It's been four months since Interfaith Community Services raised more than five tons of food through its major annual food drive, and now most of that food is gone. The food is used to supplement emergency food boxes given out at their office on Ina Road. According to Bonnie Kampa, ICS executive director, this is a record year for the number of people they've assisted. The organization recently received the 2010 Nonprofit of the Year Pinnacle Award from the Northern Pima County Chamber of Commerce. To help out, consider ICS's annual golf tournament in November, or organize a workplace food drive. For more info, go to icstucson.org.
How many years has the organization been around?
This year we celebrate our 25-year anniversary.
Where does your funding come from?
Our funding sources are varied and diverse and so, in fact, if you look at our (annual report) you will see that resources come from individual donors and faith communities, and corporate and fundraising events. We have government funds, and most of those go to support the emergency financial assistance programs, particularly state funds. City and county funds also go to support both our senior programs and emergency financial assistance.
The organization used to serve only the Northwest, and now you serve most of the greater Tucson area.
When we started it was as the Northwest Interfaith Center. The idea was to bring these faith communities together to focus on community needs right here in the Northwest area as it was growing. This was 25 years ago, and over the years I think because of gaps in services, if we had volunteers and resources we responded to the requests, particularly in the caregiving area. And so it made sense about five years ago to change our name. We looked at a map of our service area and the Northwest no longer represented who we were serving.
How many people do you think you serve each year?
Our numbers from last year, which are up from the previous year, showed that we served about 36,000 people. We know that number significantly increased this year, although we don't have an official number yet.
Do you think people understand how badly the economy is hurting people in our community?
On the front line here, the front desk, the calls are coming in every day. What we are seeing here are people who have never called before. The numbers have easily doubled over this past year and a half. We had our peak time, peak day Monday, Aug. 2. We had over 400 calls at the front desk by noontime. People asking for help with utilities, rent, little things, really searching for how they can get through a financial crisis. And at our food bank, we had almost 90 families in one day. So yes, the needs are great. We see that many are working families. They've been able to just hang on month after month, and then they finally get to a point where they are completely out of reserves. Jobs are also a problem. They just aren't able to find jobs. They are taking (less) pay, taking fewer hours.
A friend in nonprofit work said this economy has changed what everyone used to think was normal.

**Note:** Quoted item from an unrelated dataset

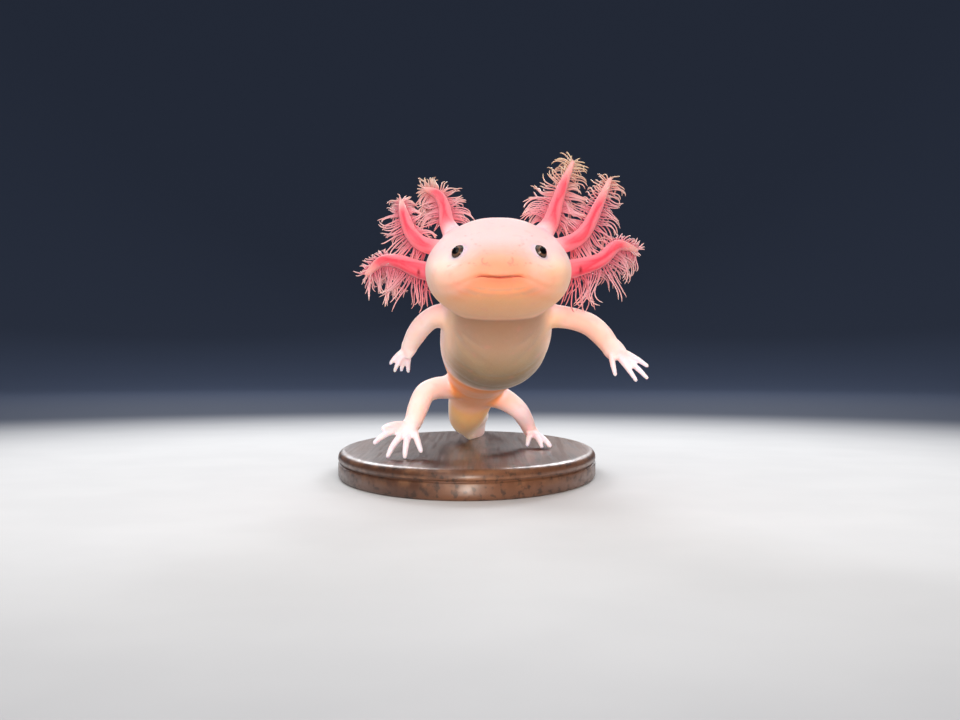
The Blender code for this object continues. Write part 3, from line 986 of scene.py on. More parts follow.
def head_masks(points, on_head, flesh):
    """The tones of the head, from the crown to the chin, several of them painted shade: a darker top against
    the light from above, and warm shade round and below the mouth, on the jaw and low on the cheeks.
    """
    out, back, up = head_places(points)
    height = up - mouth_height(out)
    to_mouth = np.sqrt((out / 1.5) ** 2 + (height + 0.4) ** 2 + (back / 2.2) ** 2)
    in_slit = bump((height + 0.03) / (0.16 - 0.018 * out), 1.0) * smoothstep(4.8, 3.4, out)
    # Partly painted shade: the warm band below the mouth is darkest just under the upper lip
    under_lip = bump(np.minimum(height + 0.3, 0.0), 0.8) * smoothstep(6.0, 1.5, out)
    # Painted light: the right side of the head gets half the warm tone of the left side, as more light falls
    # on it
    side_shade = np.where(points[:, 0] > SNOUT[0], 1.2, 0.6)
    cheek = smoothstep(5.0, 10.5, out) * smoothstep(5.0, -1.0, up) * smoothstep(21.0, 12.0, back)
    return {
        # Painted shade: the top of the head is darker and pinker than the pale skin, against the light that
        # falls on it from above
        "crown": on_head * smoothstep(1.5, 5.0, up) * flesh,
        # Partly painted shade: the warm orange round the mouth is partly the skin's tone and partly shade
        # where the snout turns under
        "snout": on_head * smoothstep(9.4, 2.0, to_mouth) * smoothstep(-4.2, -0.8, height) * flesh,
        # Partly painted shade: the jaw's warm orange is partly its own tone and partly warm shade and bounce
        # below the head
        "jaw": on_head * smoothstep(-0.3, -1.9, height) * smoothstep(25.0, 14.0, back) * flesh,
        # Partly painted shade: the cheeks' warm tone is deeper low on the sides
        "cheek_side": on_head * np.minimum(cheek * side_shade, 1.0) * flesh,
        "under_lip": on_head * under_lip * (height < 0.4),
        # Partly painted shade: the mouth's slit is dark red, the red of the mouth darkened as shade in the
        # slit
        "lip": in_slit * (back < 6.0),
        "pore": np.maximum(pore_mask(points) * smoothstep(-0.4, 0.2, height), 0.9 * nostril_curl(points)),
        "gill_root": on_head * smoothstep(0.3, 1.0, spread_of_gills(points)),
        "beside_eye": beside_eye_mask(points),
    }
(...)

Now it' s a constant need, although we always see August and the holiday times are our two peak times. August because that' s when families are going back to school, and it takes all the discretionary income for clothes and supplies. They need a little help with food. Then the holiday time, because of all the demands, but this year we are seeing it steadily.
We realized we could sure do a lot more together than separately, because a lot of faith communities are looked to help both their own congregants and community members. We bring the resources together. Over the years, the beauty of that has been that our organization has been able to provide a real stability; we have the infrastructure and the organization to help volunteers. We have case workers who know the county system and resources. The volunteers who come in, many come in from the faith communities and they are able to automatically plug in. They also use us as a resource to help individuals in need and we are happy to do that. We're just able to do more together than any one of those congregations can do by themselves. We are nonsectarian, so the interfaith part really does represent a broad base of diverse groups of faith communities.